With the state of the Rand a constant topic of discussion among South Africans, getting your money offshore is a strong focus for investors. The SA Reserve Bank now allows each individual to invest up to R10 million every year, but where, and how should you invest?
PSG Wealth has fleshed out its range of offshore unit trusts, and now offers a full suite of multi-managed funds across the risk spectrum. The funds range from more conservative products focused on outperforming cash to more aggressive equity-linked funds. Both US dollar and pound sterling classes are available.
“We have added the new Global Preserver and Global Flexible mandates to complement our existing Global Moderate and Global Creator mandates,” says Adriaan Pask, Chief Investment Officer for PSG Wealth. “This allows us to cater to varying investor needs, irrespective of their appetite for risk.”
While the Rand is still significantly volatile, the current respite presents an opportunity for investors to add to – or start ? their offshore portfolio.
“Offshore investing lets you spread your investment risk across different economies, regions, sectors and securities. This means that when one area of the portfolio comes under pressure from region-specific economic or political developments, another area of the portfolio may be unaffected. This will support performance and reduce overall portfolio volatility,” Pask says.
In addition, investing in global markets offers you access to specialist sectors like bio technology and specialist pharmaceutical sectors, and to globally loved brands like Johnson & Johnson, Microsoft and Nestle.
“By investing offshore investors greatly increase their investment opportunity set on both funds and equities,” says Pask. Locally there are approximately 1,300 funds registered with the Financial Services Board while globally there are over 200,000 funds available.

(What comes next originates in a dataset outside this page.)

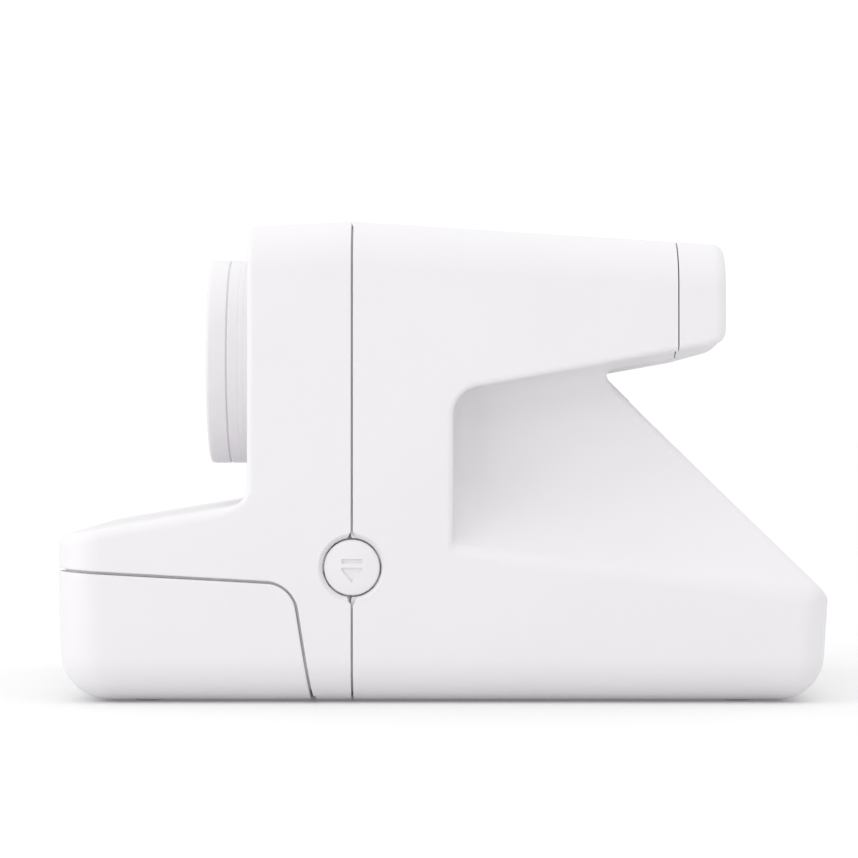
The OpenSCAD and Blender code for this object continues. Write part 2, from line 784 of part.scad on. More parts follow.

Similarly, there are less than 300 stocks listed on the JSE’s main board, where there are roughly 60,000 equities listed globally.

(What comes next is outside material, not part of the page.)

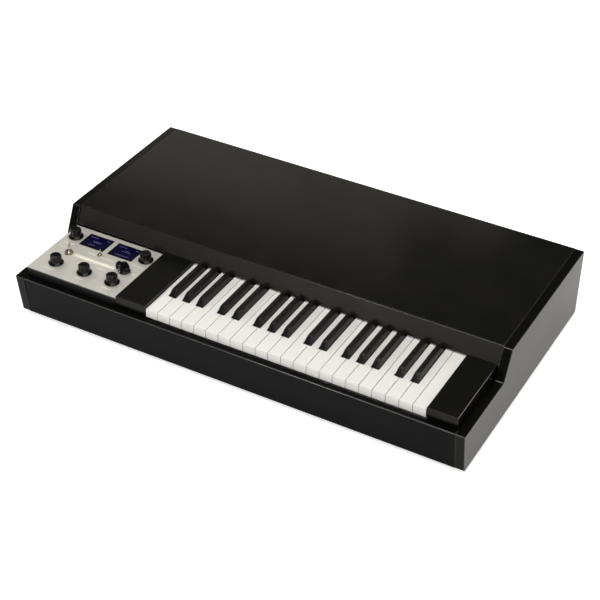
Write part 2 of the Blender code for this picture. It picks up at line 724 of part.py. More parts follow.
def make_main_board():
    """Board on stand-offs with the supply and the rear sockets soldered to it."""
    floor = up(BASE_T + GAP)
    board_z = floor + STANDOFF_H
    top = board_z + BOARD_T
    rear = back(CASE_D - BACK_T - 4 * GAP)
    half = BOARD_W / 2
    bm = bmesh.new()
    slab(bm, (-half, back(BOARD_FRONT), board_z), (half, rear, top))
    board = add("main_board", bm, BOARD_GREEN)
    feet = bmesh.new()
    for x in (-half + STANDOFF_INSET, half - STANDOFF_INSET):
        for y in (back(BOARD_FRONT) + STANDOFF_INSET, rear - 3 * STANDOFF_INSET):
            post(feet, x, y, floor, board_z + BOARD_T / 2, STANDOFF_R, BORE_SIDES)
    wide, deep, tall = SUPPLY_SIZE
    slab(feet, (half - 2 * STANDOFF_INSET - wide, back(BOARD_FRONT) + STANDOFF_INSET, top - BOARD_T / 2),
         (half - 2 * STANDOFF_INSET, back(BOARD_FRONT) + STANDOFF_INSET + deep, top + tall))
    combine(board, "UNION", cutter("board_feet", feet))
    bodies = bmesh.new()
    noses = bmesh.new()
    socket_z = up(SOCKET_H)
    nose_y = back(CASE_D - SOCKET_SUNK)
    for x, radius in round_sockets():
        side = radius + SOCKET_SIDE
        slab(bodies, (x - side, rear - SOCKET_BODY_D, top - BOARD_T / 2), (x + side, rear, socket_z + side))
        bar_y(noses, rear - SOCKET_SIDE, nose_y, x, socket_z, radius)
    wide = INLET_W / 2 + SOCKET_SIDE
    tall = INLET_H / 2
    slab(bodies, (INLET_X - wide, rear - SOCKET_BODY_D, top - BOARD_T / 2),
         (INLET_X + wide, rear, socket_z + tall + SOCKET_SIDE))
    slab(noses, (INLET_X - INLET_W / 2, rear - SOCKET_SIDE, socket_z - tall),
         (INLET_X + INLET_W / 2, nose_y, socket_z + tall))
    combine(board, "UNION", cutter("socket_bodies", bodies))
    combine(board, "UNION", cutter("socket_noses", noses))


def main():
    for old in list(bpy.data.objects):
        bpy.data.objects.remove(old, do_unlink=True)
    make_cheeks()
    make_top_and_fascia()
    make_shell()
    make_feet()
    make_bed()
    bores = bore_cutter()
    make_white_keys(bores)
    make_black_keys(bores)
    make_blocks()
    make_control_panel()
    make_control_housing()
    make_round_knobs()
    make_selector()
    make_toggle_levers()
    make_main_board()


main()
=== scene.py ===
"""Looks of a sample playback keyboard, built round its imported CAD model.

Sizes are in metres, in the CAD's frame: X runs along the keys, Y from the player to the back, Z up.
"""
import math
import random

import bmesh
import bpy
from mathutils import Matrix, Vector


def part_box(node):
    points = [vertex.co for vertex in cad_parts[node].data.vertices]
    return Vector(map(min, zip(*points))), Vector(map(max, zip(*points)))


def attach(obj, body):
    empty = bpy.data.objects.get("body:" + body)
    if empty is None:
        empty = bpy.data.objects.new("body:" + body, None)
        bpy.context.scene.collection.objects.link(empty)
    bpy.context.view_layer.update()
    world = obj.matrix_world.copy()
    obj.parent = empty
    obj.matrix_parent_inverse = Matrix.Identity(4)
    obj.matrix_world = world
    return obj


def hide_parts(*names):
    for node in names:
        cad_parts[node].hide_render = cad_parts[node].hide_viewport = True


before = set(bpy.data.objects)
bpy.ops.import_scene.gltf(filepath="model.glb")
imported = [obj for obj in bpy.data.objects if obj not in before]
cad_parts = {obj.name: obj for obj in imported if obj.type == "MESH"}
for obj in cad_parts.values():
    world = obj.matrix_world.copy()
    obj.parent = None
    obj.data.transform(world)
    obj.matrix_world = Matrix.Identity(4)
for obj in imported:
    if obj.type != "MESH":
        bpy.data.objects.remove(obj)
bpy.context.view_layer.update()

# Camera, fitted to the photo's edges
CAMERA_PLACE = Vector((1.03147, -1.92489, 1.62084))
CAMERA_TARGET = Vector((0.0235, -0.0405, 0.066))
CAMERA_ROLL = math.radians(1.27)
CAMERA_LENS = 91.74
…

PSG Wealth’s new Global Preserver Fund of funds has a mandate to invest in a range of asset types providing the equity component doesn’t exceed 35%. The new Global Flexible Fund of funds has a largely unconstrained mandate to invest in a range of asset types. These two funds round out the company’s existing Global Moderate Fund of funds and Global Creator Fund of funds. The former is a multi-asset mandate where the equity component will usually be between 35% and 65% and the latter principally invests in shares from around the globe.